How could this fat head Whitlock get race involved here?

He is just way out of line talking about Reid's family too.

He is wishing bad karma to come back to him.

by Inside the Iggles on Nov 10, 2007 9:50 AM EST reply actions  

Good point
Tony Dungy did get a pass on that, in fact everyone in the values community has been rushing to buy his book.  This is extremely cynical, but I think Dungy got a pass because the media couldn't make it an ongoing story.  The Reids' story drags on because of court dates, and because his sons are addicts who keep getting into trouble.  The Dungys' story tragically ended very abruptly, so it didn't fit the 24 hour news cycle beyond a couple days.

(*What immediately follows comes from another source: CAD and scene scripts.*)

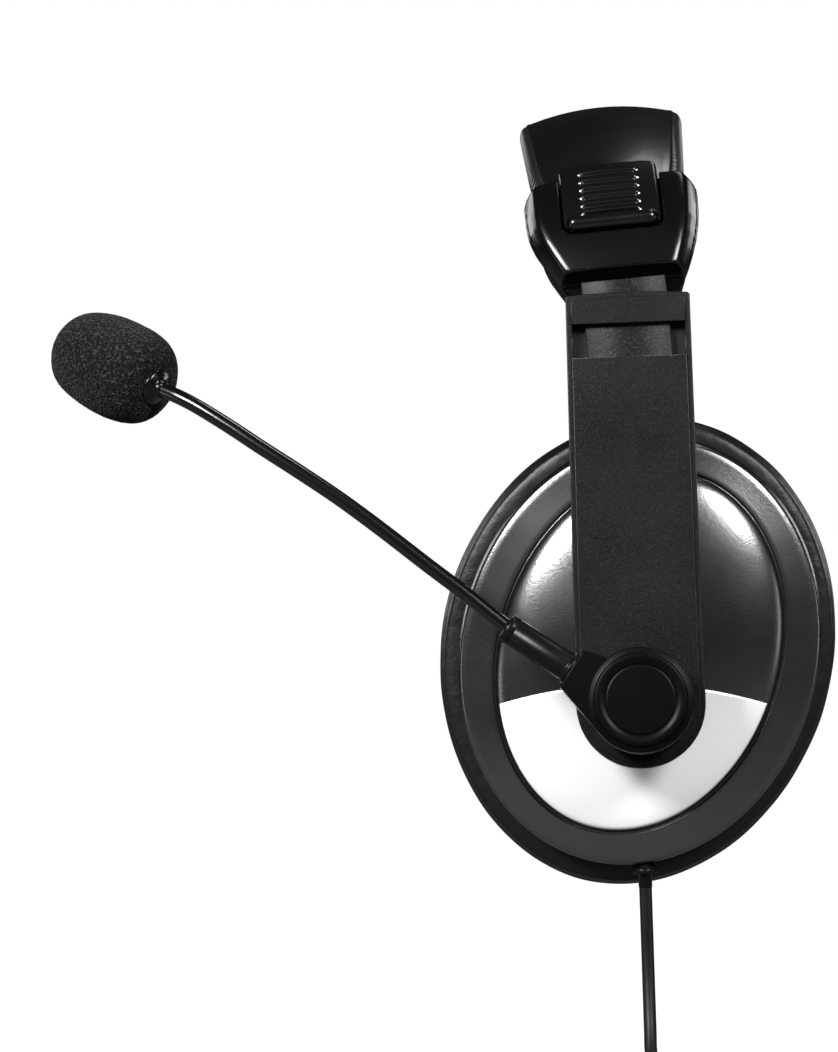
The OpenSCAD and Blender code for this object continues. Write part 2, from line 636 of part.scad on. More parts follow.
driver_frame();  // driver_frame_left
right_side() driver_frame();  // driver_frame_right
driver_magnet();  // driver_magnet_left
right_side() driver_magnet();  // driver_magnet_right
diaphragm();  // diaphragm_left
right_side() diaphragm();  // diaphragm_right
speaker_cloth();  // speaker_cloth_left
right_side() speaker_cloth();  // speaker_cloth_right
cushion();  // cushion_left
right_side() cushion();  // cushion_right
cup_screws();  // cup_screws_left
right_side() cup_screws();  // cup_screws_right
cord_relief();
cord_lead();
cord_coil();
cord_tie();
cord_tail();
plug_body();
plug_shank();
boom_hub();
hub_cap();
boom_sleeve();
boom_tube();
mic_holder();
mic_capsule();
mic_foam();
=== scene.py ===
"""Looks for the office headset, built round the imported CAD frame.

Lengths are in millimetres until a mesh is made. Only the lights are placed in metres.
"""

import json
import math

import bmesh
import bpy
from mathutils import Matrix, Vector, noise


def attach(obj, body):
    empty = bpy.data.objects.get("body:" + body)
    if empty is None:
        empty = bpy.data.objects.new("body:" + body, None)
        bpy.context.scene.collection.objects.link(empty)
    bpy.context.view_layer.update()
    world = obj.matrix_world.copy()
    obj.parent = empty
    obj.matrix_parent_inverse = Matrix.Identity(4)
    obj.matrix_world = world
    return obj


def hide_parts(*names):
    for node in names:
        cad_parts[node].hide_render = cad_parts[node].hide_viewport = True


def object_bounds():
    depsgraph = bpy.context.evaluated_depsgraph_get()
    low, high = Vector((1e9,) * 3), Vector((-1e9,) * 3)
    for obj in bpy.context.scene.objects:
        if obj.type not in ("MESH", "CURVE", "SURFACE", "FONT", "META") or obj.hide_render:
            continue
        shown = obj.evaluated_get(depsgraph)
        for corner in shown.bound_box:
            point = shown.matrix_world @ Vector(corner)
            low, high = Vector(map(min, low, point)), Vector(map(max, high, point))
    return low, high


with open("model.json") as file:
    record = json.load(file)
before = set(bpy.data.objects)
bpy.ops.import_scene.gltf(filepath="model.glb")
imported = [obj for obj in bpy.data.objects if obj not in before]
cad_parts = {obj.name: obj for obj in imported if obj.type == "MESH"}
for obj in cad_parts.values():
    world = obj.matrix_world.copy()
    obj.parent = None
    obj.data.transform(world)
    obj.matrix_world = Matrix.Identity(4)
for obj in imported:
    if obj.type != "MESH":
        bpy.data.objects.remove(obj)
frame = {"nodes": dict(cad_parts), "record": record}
cad_box = [list(corner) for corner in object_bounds()]

MM = 0.001
joints = {j["name"]: j for j in frame["record"]["behaviour"]["joints"]}


# ---------------------------------------------------------------- helpers

def clamp(value, low=0.0, high=1.0):
    return max(low, min(high, value))


def smooth(t):
    t = clamp(t)
    return t * t * (3 - 2 * t)


def lerp(a, b, t):
    return a + (b - a) * t


def spread(a, b, count):
    """count + 1 even steps from a to b."""
    return [lerp(a, b, i / count) for i in range(count + 1)]


def around(count):
    """count angles, evenly round a full turn."""
    return [2 * math.pi * i / count for i in range(count)]


def curve_at(points, x):
    """Straight-line lookup in a short list of (x, y) pairs."""
    if x <= points[0][0]:
        return points[0][1]
    for (x0, y0), (x1, y1) in zip(points, points[1:]):
        if x <= x1:
            return lerp(y0, y1, (x - x0) / (x1 - x0))
    return points[-1][1]


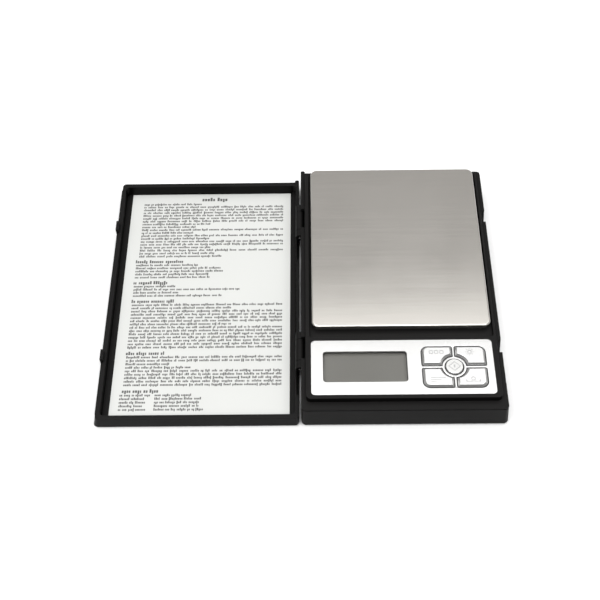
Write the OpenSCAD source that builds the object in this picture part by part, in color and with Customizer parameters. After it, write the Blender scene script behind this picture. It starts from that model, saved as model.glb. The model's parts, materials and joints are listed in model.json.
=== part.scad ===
// Folding pocket gram scale. The cover hinges open like a book.
// Rest pose: cover laid flat beside the base. All sizes in millimetres.
// Origin: centre of the base's underside, on the table. +X runs to the base's
// free edge, +Y to the back, +Z up. The cover lies on the -X side.

/* [Case] */
// Depth of the case, front to back
case_depth = 160; // [158:1:164]
// Width of each half, from the hinge line to the free rim
half_width = 105; // [104:0.5:108]
// Thickness of the closed case, above the table
closed_height = 25; // [25:0.25:26]
// Height of the open cover's rim
cover_rim = 8.5; // [8.25:0.05:8.55]
// How far the free side spreads below the rim
side_flare = 1.2; // [0.8:0.1:1.4]
// Radius of the long bottom edges
edge_round = 2; // [1.5:0.1:2.2]
// Corner radius of the case in plan
corner_r = 2; // [1.6:0.1:3]
// Wall thickness of both shells
wall = 2; // [1.8:0.1:2.2]
// Height of the base's underside over the table
foot_gap = 0.5; // [0.3:0.1:0.6]

/* [Hinge and latch] */
// Distance of the rear hinge and latch from the middle
rear_station = 45.8; // [44:0.2:47]
// Distance of the front hinge and latch from the middle
front_station = 42.2; // [41:0.2:44]
// Radius of the hinge knuckles
knuckle_r = 2.3; // [2.2:0.05:2.4]
// Length of the knuckle on the cover
cover_knuckle = 13; // [12:0.5:14]
// Length of each knuckle on the base
base_knuckle = 4.5; // [4:0.25:5]
// Radius of the hinge pins
pin_r = 0.8; // [0.7:0.05:0.9]
// Width of each latch tab
tab_width = 6.5; // [6:0.25:7]

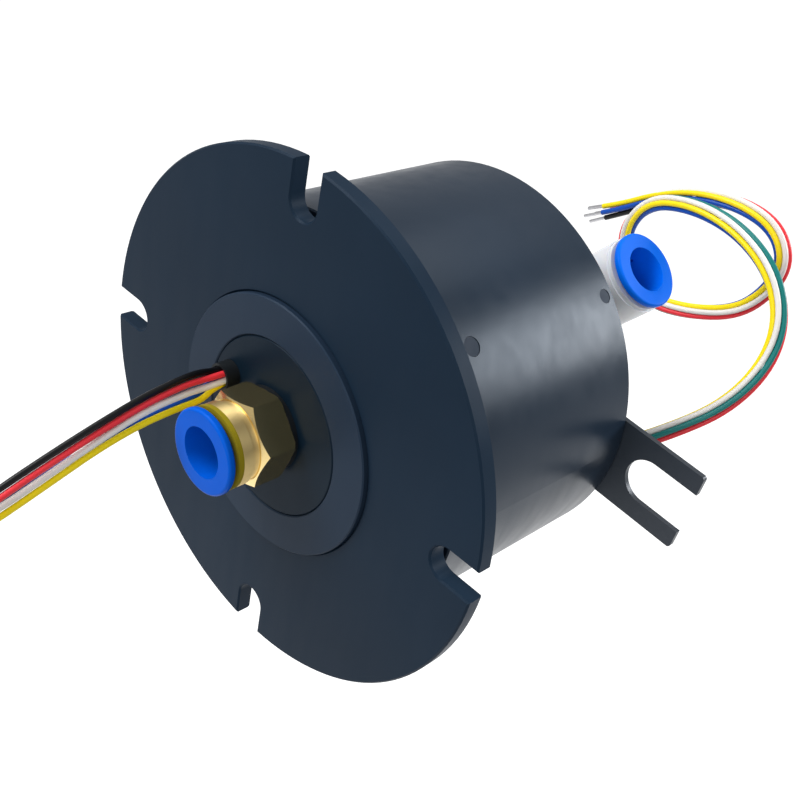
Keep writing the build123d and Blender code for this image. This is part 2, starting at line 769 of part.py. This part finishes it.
def coil_grid(row, column):
    """Radius and X of one wire where it joins the coil's outer layer."""
    layer_r = coil_r + wire_pitch
    return layer_r + (0.5 - row) * wire_pitch, coil_x + (column - 1) * wire_pitch


def coil_lead_in(row, column):
    """Last two points of a front wire, on the line that touches the coil's circle."""
    r, x = coil_grid(row, column)
    slope = math.radians(coil_slope)
    along = (-math.cos(slope), -math.sin(slope))
    touch = (coil_y - r * math.sin(slope), coil_z + r * math.cos(slope))
    end = math.sqrt((coil_r + coil_h / 2 - coil_bite) ** 2 - r ** 2)
    return [(x, touch[0] - s * along[0], touch[1] - s * along[1]) for s in (end + lead_in_l, end)]


def front_wire_route(start_clock, row, column, free_points):
    x, _, z = polar(front_lead_r, front_lead_clock, 0)
    angle = math.radians(start_clock)
    x, z = x + bundle_r * math.cos(angle), z + bundle_r * math.sin(angle)
    mouth = head_y - sleeve_out - overshoot
    return [(x, head_back_y - seat_gap, z), (x, mouth, z), *free_points, *coil_lead_in(row, column)]


def coil_turn(r_in, r_out, w, start, size):
    """Part of a turn about the coil's axis, with a rectangular section."""
    section = Plane.XY * Pos(0, (r_in + r_out) / 2) * Rectangle(w, r_out - r_in)
    turn = revolve(section, Axis.X, size)
    return Pos(coil_x, coil_y, coil_z) * Rot(start, 0, 0) * turn


def lead_coil():
    """Outer shape of the coil that the front wires are put away in."""
    return coil_turn(coil_r - coil_h / 2, coil_r + coil_h / 2, coil_w, 0, full_turn)


def lead_tie():
    """Strap round the coil's section."""
    half = coil_h / 2
    size = math.degrees(tie_w / coil_r)
    band = coil_turn(coil_r - half - tie_t, coil_r + half + tie_t, coil_w + 2 * tie_t, tie_angle, size)
    return band - lead_coil()


def bundle_wire_route(clock):
    """The rear bundle's centre line, shifted sideways in a frame that turns with it; the ends fan out."""
    inner = polar(rear_lead_r, rear_lead_clock, rear_cover_y + rear_wire_in)
    outer = polar(rear_lead_r, rear_lead_clock, housing_back_y + rear_lead_straight)
    places = [Vector(*inner), Vector(*outer)] + [Vector(*place) for *place, _ in rear_route]
    twists = [0, 0] + [twist for *_, twist in rear_route]
    offsets = [bundle_r] * (len(places) - 1) + [rear_fan_r]
    runs = [(end - start).normalized() for start, end in zip(places, places[1:])]
    ahead = [runs[0]] + [(a + b).normalized() for a, b in zip(runs, runs[1:])] + [runs[-1]]
    normal = Vector(0, 0, 1)
    points = []
    for place, tangent, twist, offset in zip(places, ahead, twists, offsets):
        normal = (normal - tangent * normal.dot(tangent)).normalized()
        side = tangent.cross(normal)
        angle = math.radians(clock + twist)
        shifted = place + normal * (offset * math.sin(angle)) + side * (offset * math.cos(angle))
        points.append(tuple(shifted))
    return points


def bare_tip(points, length):
    """Tinned end of a wire's strands, straight on from the last two points of its route."""
    before, end = Vector(*points[-2]), Vector(*points[-1])
    return Plane(origin=end, z_dir=end - before) * Pos(0, 0, length / 2) * Cylinder(tip_r, length)


save("mounting_flange", mounting_flange())
save("rotor_hub", rotor_hub())
save("hub_screws", hub_screws())
save("air_spindle", air_spindle())
save("spindle_guide", spindle_guide())
save("spindle_circlip", circlip(tube_r, guide_back_y, 0))
save("hub_circlip", circlip(bearing_bore_r, rear_bearing_y + bearing_w, 0))
save("insulating_sleeve", insulating_sleeve())
save("slip_rings", slip_rings())
for end, place_y in (("front", bearing_y), ("rear", rear_bearing_y)):
    save(f"{end}_bearing_inner_ring", bearing_inner(place_y))
    save(f"{end}_bearing_outer_ring", bearing_outer(place_y))
    save(f"{end}_bearing_balls", bearing_balls(place_y))
    save(f"{end}_bearing_cage", bearing_cage(place_y))
save("housing_tube", housing_tube())
save("front_cover", front_cover())
save("rear_cover", rear_cover())
save("front_cover_pins", cover_pins(front_pin_y, front_pin_r))
save("rear_cover_pins", cover_pins(rear_pin_y, rear_pin_r))
save("brush_block", brush_block())
save("brushes", brushes())
save("anti_rotation_fork", anti_rotation_fork())
save("fork_screws", fork_screws())
save("seal_housing", seal_housing())
save("seal_housing_screws", seal_screws())
for number in range(seal_count):
    save(f"rotary_seal_{number + 1}", rotary_seal(number))
save("front_fitting_body", front_fitting())
save("front_fitting_washer", front_washer())
save("front_fitting_clamp_ring", to_front(clamp_ring()))
save("front_fitting_gripper", to_front(gripper()))
save("front_fitting_tube_seal", to_front(tube_seal()))
save("front_release_collet", to_front(collet(front_collet_clock)))
save("elbow_stem", elbow_stem())
save("elbow_stem_seal", stem_seal())
save("elbow_body", elbow_body())
save("elbow_clamp_ring", to_elbow(clamp_ring()))
save("elbow_gripper", to_elbow(gripper()))
save("elbow_tube_seal", to_elbow(tube_seal()))
save("elbow_release_collet", to_elbow(collet(elbow_collet_clock)))
front_hole = polar(front_lead_r, front_lead_clock, 0)
save("front_lead_sleeve", lead_sleeve(front_hole, head_y - sleeve_out, head_back_y))
rear_hole = polar(rear_lead_r, rear_lead_clock, 0)
save("rear_lead_sleeve", lead_sleeve(rear_hole, rear_cover_y, housing_back_y + sleeve_out))
for colour, (start_clock, row, column, free_points) in front_wires.items():
    node = f"front_wire_{colour}"
    save(node, wire(node, front_wire_route(start_clock, row, column, free_points)))
for colour, (clock, _) in rear_wires.items():
    node = f"rear_wire_{colour}"
    save(node, wire(node, bundle_wire_route(clock)))
tips = [bare_tip(bundle_wire_route(clock), length) for clock, length in rear_wires.values()]
save("rear_wire_tips", group(tips))
save("front_lead_coil", lead_coil())
save("front_lead_tie", lead_tie())
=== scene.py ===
"""Looks of the rotary union: materials, free leads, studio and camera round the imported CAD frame.

Shared frame: origin at the centre of the flange's front face, -Y out of the face, +Z up.
"""
import math

import bpy
from mathutils import Matrix, Vector


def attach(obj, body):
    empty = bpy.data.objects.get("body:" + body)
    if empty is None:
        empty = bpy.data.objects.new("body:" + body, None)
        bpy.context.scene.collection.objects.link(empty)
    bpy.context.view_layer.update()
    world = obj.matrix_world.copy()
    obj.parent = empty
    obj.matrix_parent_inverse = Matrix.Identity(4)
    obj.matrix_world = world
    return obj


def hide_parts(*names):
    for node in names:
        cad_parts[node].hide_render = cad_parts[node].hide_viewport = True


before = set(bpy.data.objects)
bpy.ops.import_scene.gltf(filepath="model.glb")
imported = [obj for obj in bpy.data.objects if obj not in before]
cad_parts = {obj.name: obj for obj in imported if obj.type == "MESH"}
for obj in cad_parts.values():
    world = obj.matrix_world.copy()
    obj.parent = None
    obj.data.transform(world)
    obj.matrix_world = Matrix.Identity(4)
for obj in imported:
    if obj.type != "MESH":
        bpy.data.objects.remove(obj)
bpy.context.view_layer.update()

MM = 0.001

# Camera, as the photograph's: place in metres, directions, lens and sensor in millimetres
CAMERA_AT = (0.12741, -0.11899, 0.12489)
CAMERA_RIGHT = (0.6861, 0.7067, 0.1724)
CAMERA_DOWN = (0.4984, -0.2841, -0.8190)
CAMERA_LENS = 49.03
CAMERA_SENSOR = 36

# Studio, in metres. The lamps: place, target, size and power in watts.
FLOOR_Z = -0.4
FLOOR_SIZE = 6
FLOOR_GREY = 0.45
FLOOR_ROUGHNESS = 0.9
FLOOR_GLOW = 0.8
WORLD_LEVEL = 0.5
WHITE = (1, 1, 1, 1)
LAMPS = {
    "key": ((-0.30, -0.28, 0.48), (0, 0, 0.02), (0.4, 0.4), 4.2),
    "fill": ((0.30, -0.42, 0.22), (0, 0, 0), (0.35, 0.35), 1.0),
    "top": ((-0.04, 0.40, 0.69), (0, 0, 0), (0.4, 0.35), 1.5),
    "side": ((0.41, 0.62, 0.28), (0, 0.02, 0), (0.26, 0.33), 4.4),
}

# Materials: sockets of a Mix node for colours, the range that a noise keeps to, relief in metres
MIX_FIRST, MIX_SECOND, MIX_RESULT = 6, 7, 2
NOISE_LOW, NOISE_HIGH = 0.3, 0.7
BUMP_DEPTH = 0.00005
ANODISE_TINT = (0.72, 0.85, 1.0, 1.0)

# Brass fitting: in front of HEX_FRONT_Y, in metres, it is turned, and the hexagon behind is milled
HEX_FRONT_Y = -0.0094
TURNED_ROUGHNESS = 0.46
MILLED_ROUGHNESS = 0.26
TURNED_ANISOTROPY = 0.85
QUARTER_TURN = 0.25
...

Whitlock gets way to much of his ideas of police work from "The Wire" (including the Briana Barksdale reference).  There's an obvious reason why the police can't use the Reid sons to get bigger drug dealers: everyone in the world knows those kids were arrested.  Any half-brained dealer isn't going to bring those kids in his or her house, or even have contact with them.    

by Behan @ Bleeding Green Nation on Nov 10, 2007 9:52 AM EST reply actions  

Right On
Thanks for standing up for Andy and Family.  Very well said.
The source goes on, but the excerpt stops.